# Stated exercise
Copy exactly the lines from the one containing "Model this object" to the one containing "import numpy as np", both lines included, and nothing else.

# Data shown

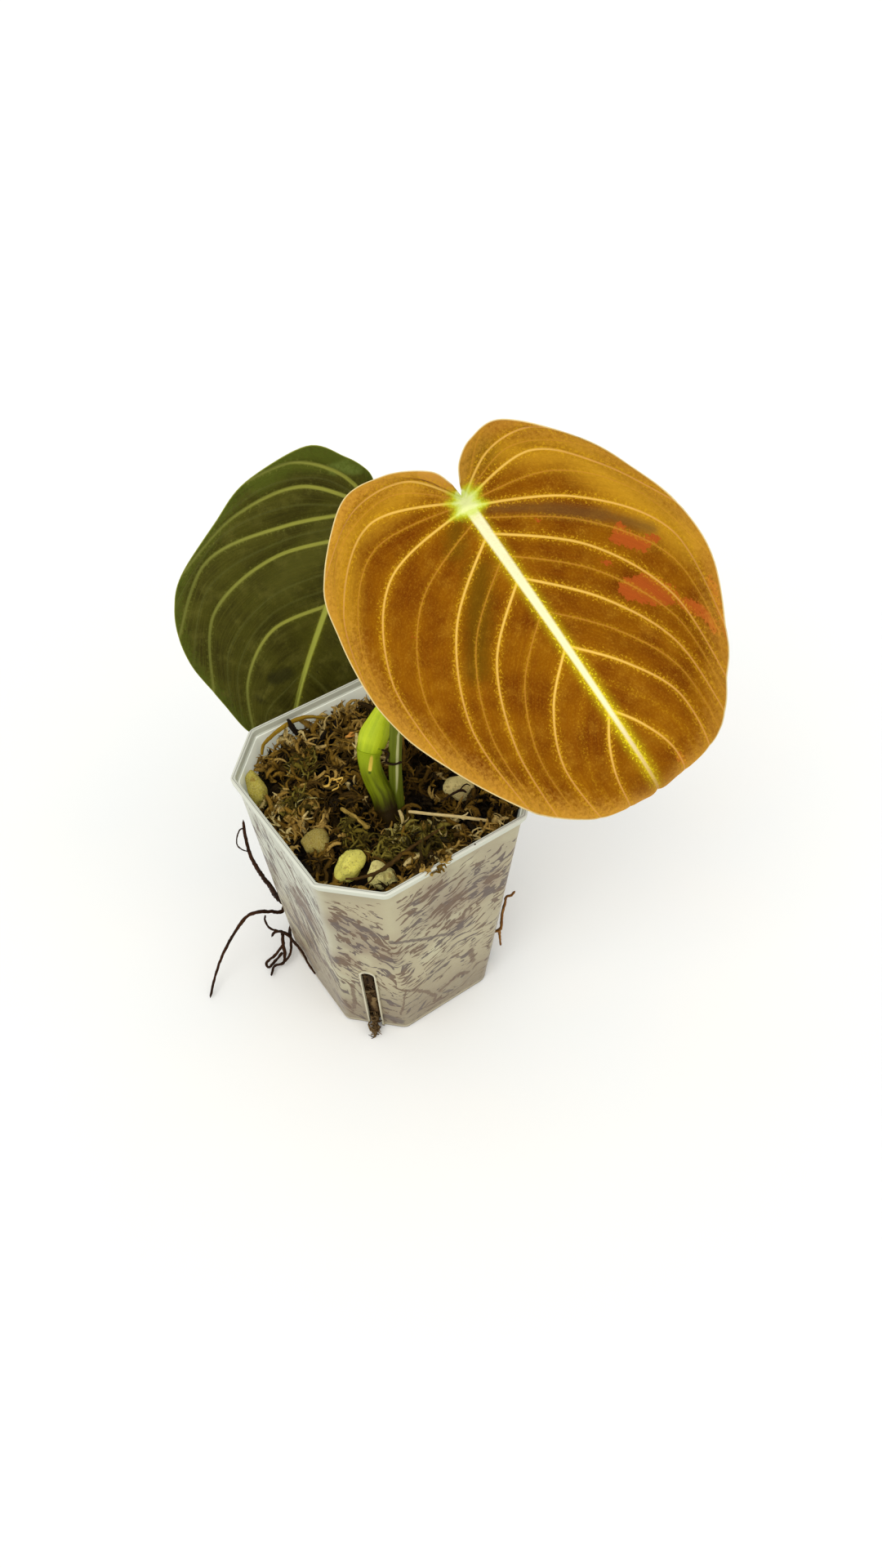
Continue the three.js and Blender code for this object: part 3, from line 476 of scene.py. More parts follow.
---
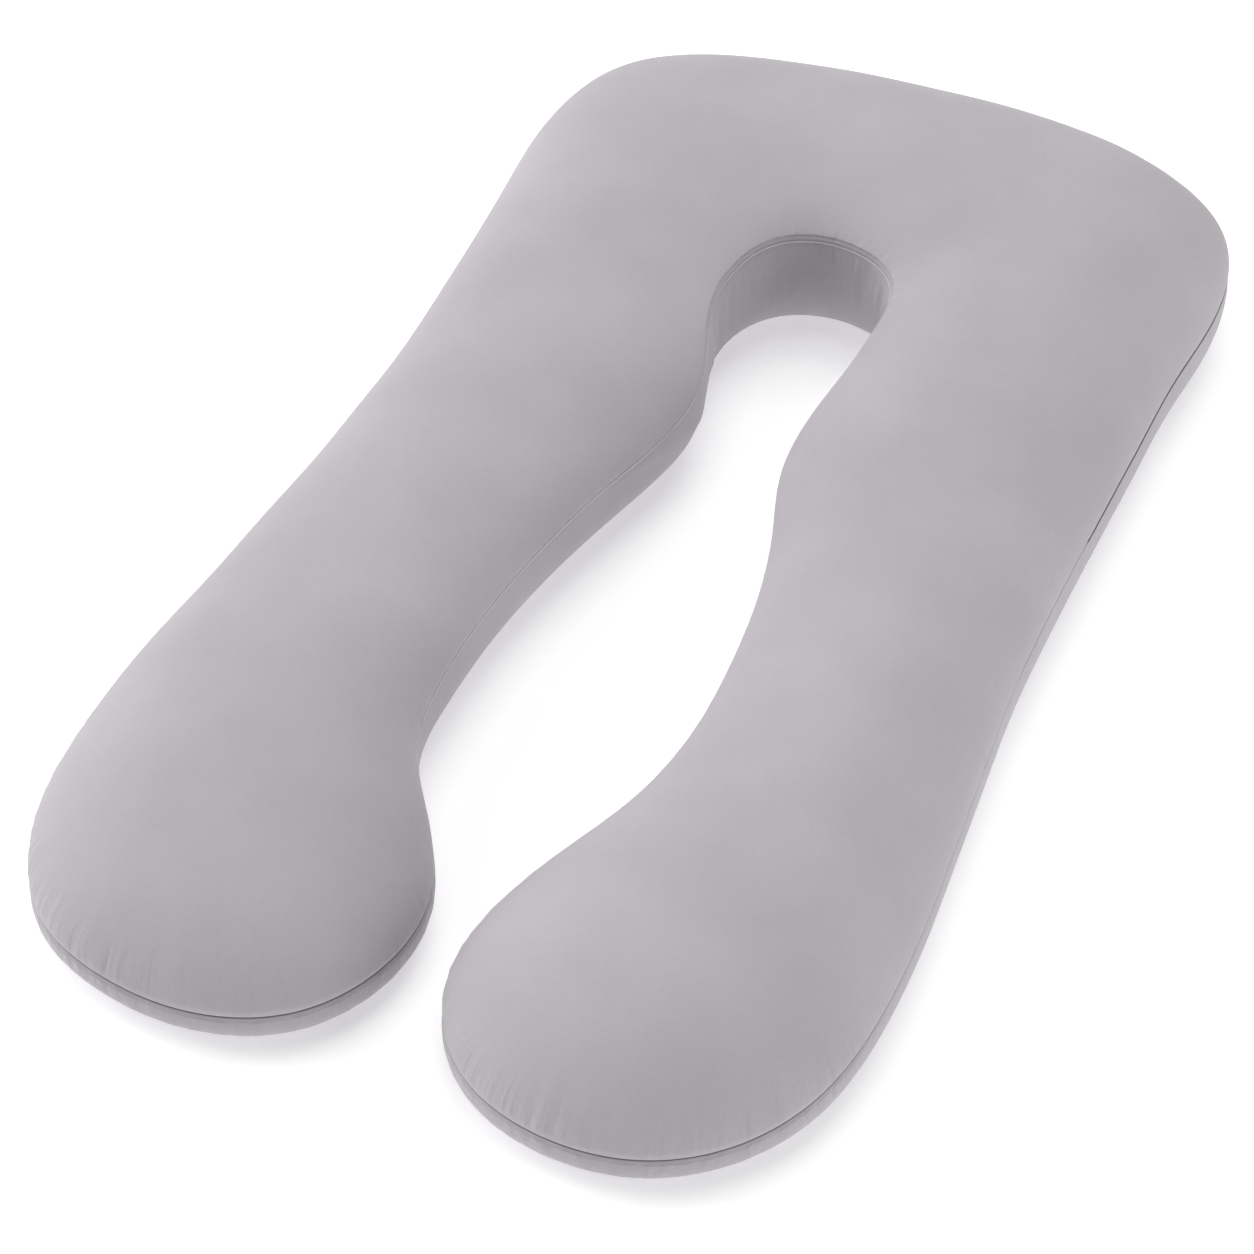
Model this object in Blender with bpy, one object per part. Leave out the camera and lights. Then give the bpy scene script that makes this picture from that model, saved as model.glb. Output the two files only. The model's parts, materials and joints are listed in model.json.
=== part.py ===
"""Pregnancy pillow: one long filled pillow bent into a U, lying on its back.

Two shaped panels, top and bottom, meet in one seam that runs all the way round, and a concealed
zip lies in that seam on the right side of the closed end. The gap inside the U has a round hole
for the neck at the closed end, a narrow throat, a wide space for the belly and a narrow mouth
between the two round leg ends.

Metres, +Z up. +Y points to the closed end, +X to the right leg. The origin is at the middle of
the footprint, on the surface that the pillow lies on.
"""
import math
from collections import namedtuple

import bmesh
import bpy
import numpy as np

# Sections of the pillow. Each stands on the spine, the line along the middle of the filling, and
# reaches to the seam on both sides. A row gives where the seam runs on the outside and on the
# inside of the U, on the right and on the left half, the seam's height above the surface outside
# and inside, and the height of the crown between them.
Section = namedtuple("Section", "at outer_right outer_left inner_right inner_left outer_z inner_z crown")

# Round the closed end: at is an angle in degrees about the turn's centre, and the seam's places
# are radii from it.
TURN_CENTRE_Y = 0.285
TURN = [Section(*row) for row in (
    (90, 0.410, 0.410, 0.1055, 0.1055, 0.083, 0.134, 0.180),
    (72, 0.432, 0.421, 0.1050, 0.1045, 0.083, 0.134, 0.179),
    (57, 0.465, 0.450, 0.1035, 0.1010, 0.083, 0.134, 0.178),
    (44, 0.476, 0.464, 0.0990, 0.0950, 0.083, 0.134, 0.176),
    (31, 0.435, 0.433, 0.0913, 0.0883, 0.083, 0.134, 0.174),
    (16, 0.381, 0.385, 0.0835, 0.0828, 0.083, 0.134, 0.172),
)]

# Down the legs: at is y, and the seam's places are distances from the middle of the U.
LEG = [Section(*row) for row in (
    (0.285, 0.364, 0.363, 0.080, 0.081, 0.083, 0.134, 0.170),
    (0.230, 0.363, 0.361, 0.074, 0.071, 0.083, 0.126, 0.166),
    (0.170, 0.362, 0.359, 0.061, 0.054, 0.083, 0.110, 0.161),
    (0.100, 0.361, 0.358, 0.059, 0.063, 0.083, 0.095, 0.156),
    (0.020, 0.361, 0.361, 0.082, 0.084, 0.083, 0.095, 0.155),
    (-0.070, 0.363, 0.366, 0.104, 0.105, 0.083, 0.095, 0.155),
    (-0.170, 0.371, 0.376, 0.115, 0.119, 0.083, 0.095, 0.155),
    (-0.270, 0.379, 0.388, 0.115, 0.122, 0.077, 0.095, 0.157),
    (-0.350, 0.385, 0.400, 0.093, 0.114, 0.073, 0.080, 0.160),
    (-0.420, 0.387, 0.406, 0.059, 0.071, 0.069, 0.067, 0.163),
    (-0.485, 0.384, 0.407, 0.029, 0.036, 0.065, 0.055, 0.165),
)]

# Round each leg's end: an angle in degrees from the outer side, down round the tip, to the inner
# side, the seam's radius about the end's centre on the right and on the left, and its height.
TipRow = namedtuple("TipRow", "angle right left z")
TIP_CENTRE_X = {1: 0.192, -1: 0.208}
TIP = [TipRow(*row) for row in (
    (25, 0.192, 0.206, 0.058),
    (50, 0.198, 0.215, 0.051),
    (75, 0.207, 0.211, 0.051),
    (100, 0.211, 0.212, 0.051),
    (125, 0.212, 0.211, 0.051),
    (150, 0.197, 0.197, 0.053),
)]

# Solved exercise
Model this object in Blender with bpy, one object per part. Leave out the camera and lights. Then give the bpy scene script that makes this picture from that model, saved as model.glb. Output the two files only. The model's parts, materials and joints are listed in model.json.
=== part.py ===
"""Pregnancy pillow: one long filled pillow bent into a U, lying on its back.

Two shaped panels, top and bottom, meet in one seam that runs all the way round, and a concealed
zip lies in that seam on the right side of the closed end. The gap inside the U has a round hole
for the neck at the closed end, a narrow throat, a wide space for the belly and a narrow mouth
between the two round leg ends.

Metres, +Z up. +Y points to the closed end, +X to the right leg. The origin is at the middle of
the footprint, on the surface that the pillow lies on.
"""
import math
from collections import namedtuple

import bmesh
import bpy
import numpy as np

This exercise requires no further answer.